The Best WiFi Repeater For YouAs with any electronic device choosing the right WiFi repeater can be time consuming and wastes your money if you get the wrong one. There are hundreds of range extenders to choose from and each one will tell you they are the best. Our goal is to help you find exactly what you are looking for and make it easy for you to choose between them. Because wireless repeaters come in different types and with different features we have divided them up to make it easier for you to choose between. Each page will list the WiFi range extenders and a short review for each. Hopefully this site will make it as easy as possible to find the right one for you. One final note before we get started. A WiFi repeater is the same thing as a WiFi range extender or WiFi booster. We alternate between the terms from time to time just to make sure everyone finds what they are looking for. They are stand alone devices which take your wireless signal and 'boost', 'extend' or 'repeat' them to improve the range and quality of your wireless signal. Various names given to the same kind of device. We also look at signal booster antennas which can be plugged into your wireless card to improve your individual signal. Choose from the pages below to find our reviews and suggestions to fit your needs.
How to Setup a Wireless Network (And Why You Won't Do It)
The incredibly clever scientific folk have done the math and they've worked out exactly where your wireless router should be placed. Right slap bang in the middle of the house. And you can't have it on the floor or tucked away somewhere. In fact it should be bolted to the wall in plain sight. But, let's face it, none of us are going to do that. Even if you do there are so many more wireless devices and networks causing interference you could stick the biggest, ugliest router you could find in place of your TV and it's no guarantee you'll get a signal. I have been on a WiFi booster install where the office had literally nailed two of their access points over the doorways of offices. It probably didn't help that one of the nails went through something important but you get my point. People go to some pretty crazy lengths to try and improve their wireless network when you could plug in a WiFi repeater in the corner somewhere and get a better signal anyway.

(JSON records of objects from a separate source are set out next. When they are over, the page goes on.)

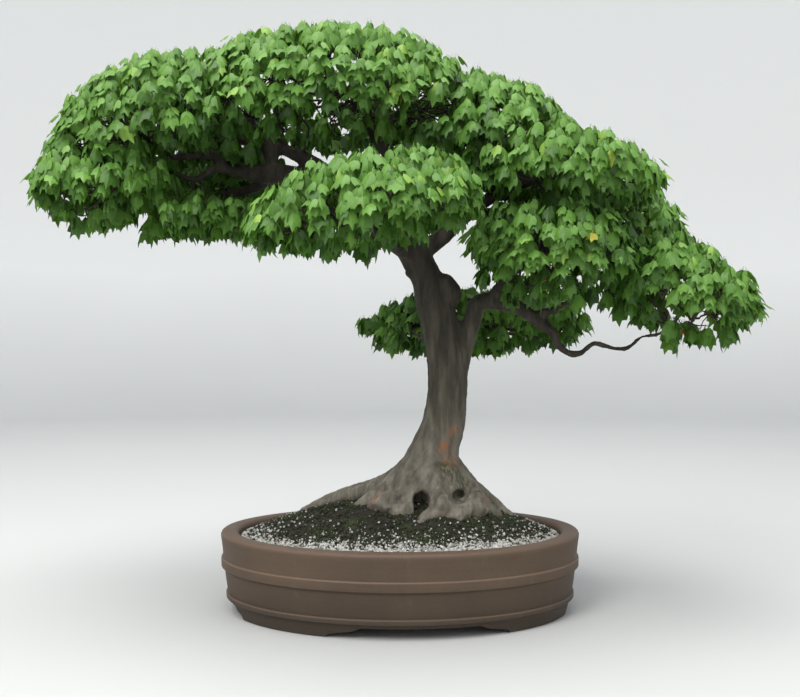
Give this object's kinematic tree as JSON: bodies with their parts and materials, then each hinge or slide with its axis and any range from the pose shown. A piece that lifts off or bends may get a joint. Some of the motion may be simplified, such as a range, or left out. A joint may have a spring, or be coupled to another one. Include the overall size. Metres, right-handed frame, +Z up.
{
  "type": "potted trident maple bonsai",
  "caption": "Broad-crowned trident maple bonsai with layered leaf masses and a flared trunk, in a shallow oval unglazed stoneware pot on bracket feet.",
  "frame": {"origin": "on the ground at the middle of the overall bounding box, which is also the middle of the pot's oval", "axes": "+X to the tree's right along the pot's length, seen from the front; +Y towards the back; +Z up"},
  "size_m": [0.993, 0.6156, 0.8168],
  "materials": {
    "stoneware": "matte",
    "mesh_plastic": "matte",
    "clip_wire": "satin",
    "bark": "matte",
    "leaves": "satin",
    "soil": "matte",
    "moss": "matte",
    "grit": "matte"
  },
  "bodies": {
    "root": {"pot": "stoneware", "drain_screen_left": "mesh_plastic", "screen_clip_left": "clip_wire", "drain_screen_right": "mesh_plastic", "screen_clip_right": "clip_wire", "wood": "bark", "soil": "soil", "moss": "moss", "grit": "grit", "leaves_crown_top": "leaves", "leaves_crown_left": "leaves", "leaves_crown_right": "leaves", "leaves_front": "leaves", "leaves_right_upper": "leaves", "leaves_right_low": "leaves", "leaves_right_tip": "leaves", "leaves_right_back": "leaves", "leaves_left_tip": "leaves", "leaves_left_low": "leaves", "leaves_left_back": "leaves", "leaves_back": "leaves", "leaves_back_low": "leaves"}
  },
  "joints": []
}
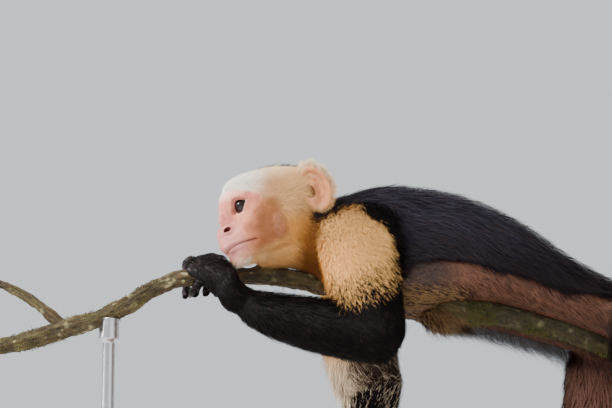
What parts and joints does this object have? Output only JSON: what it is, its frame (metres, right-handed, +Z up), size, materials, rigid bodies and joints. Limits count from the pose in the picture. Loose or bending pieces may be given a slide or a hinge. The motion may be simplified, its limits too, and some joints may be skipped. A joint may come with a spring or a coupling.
{
  "type": "capuchin monkey figure",
  "caption": "Life-size white-faced capuchin monkey resting along a branch perch, one hand gripping it, limbs and tail hanging, on a flat display stand.",
  "frame": {"origin": "centre of the stand base's underside, on the floor", "axes": "+X from the animal's head towards its tail, along the base's length; +Y to the animal's right; +Z up"},
  "size_m": [0.6835, 0.23, 0.4952],
  "materials": {
    "coat_black": "long black to black-brown hair with a faint sheen",
    "coat_cream": "cream to golden hair, soft and matt",
    "face_skin": "thin pale pink skin, satin",
    "belly_skin": "bare red-brown skin under sparse hair",
    "hand_skin": "dark purplish skin, satin",
    "eye": "dark brown, wet gloss",
    "bark": "rough grey-brown bark with moss",
    "stand_board": "dark stained board, satin varnish",
    "stand_metal": "brushed steel rod"
  },
  "bodies": {
    "root": {"eye_left": "eye", "eye_right": "eye", "head": "face_skin", "ear_left": "face_skin", "ear_right": "face_skin", "perch_branch": "bark", "perch_twig": "bark", "upper_arm_left": "coat_cream", "forearm_left": "coat_black", "thigh_left": "coat_black", "shank_left": "coat_black", "foot_left": "hand_skin", "upper_arm_right": "coat_cream", "forearm_right": "coat_black", "thigh_right": "coat_black", "shank_right": "coat_black", "foot_right": "hand_skin", "hand_left": "hand_skin", "hand_right": "hand_skin", "chest": "coat_cream", "abdomen": "belly_skin", "pelvis": "coat_black", "neck": "coat_cream", "tail_1": "coat_black", "tail_2": "coat_black", "tail_3": "coat_black", "tail_4": "coat_black", "stand_base": "stand_board", "stand_rod_front": "stand_metal", "stand_rod_rear": "stand_metal"}
  },
  "joints": []
}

Every wall makes your signal weaker. Every window. Every piece of furniture, every closed door even the person standing in front of the fridge staring into it hoping something interesting is going to appear - all of them are blocking your wireless signal. And that's just the things you can see. For every neighbour changing something with their own network or connecting more devices your own network has to put up with more and more interference. The more those signals get blocked, the worse your wireless connection becomes. At this point you have two options. Take a sledge hammer to some of the walls (fun, but messy) or use a wireless repeater. Rather than try and explain how WiFi extenders work I think this image pretty much sums it up. They act as a man in the middle. They take the original signal from your router and create a second one so your devices can connect to either.
The repeater picks up the slack where the original routers signal starts to weaken. In some cases (especially when your internet provider gives you a cheap router) the repeated signal can actually be stronger than the original wireless signal.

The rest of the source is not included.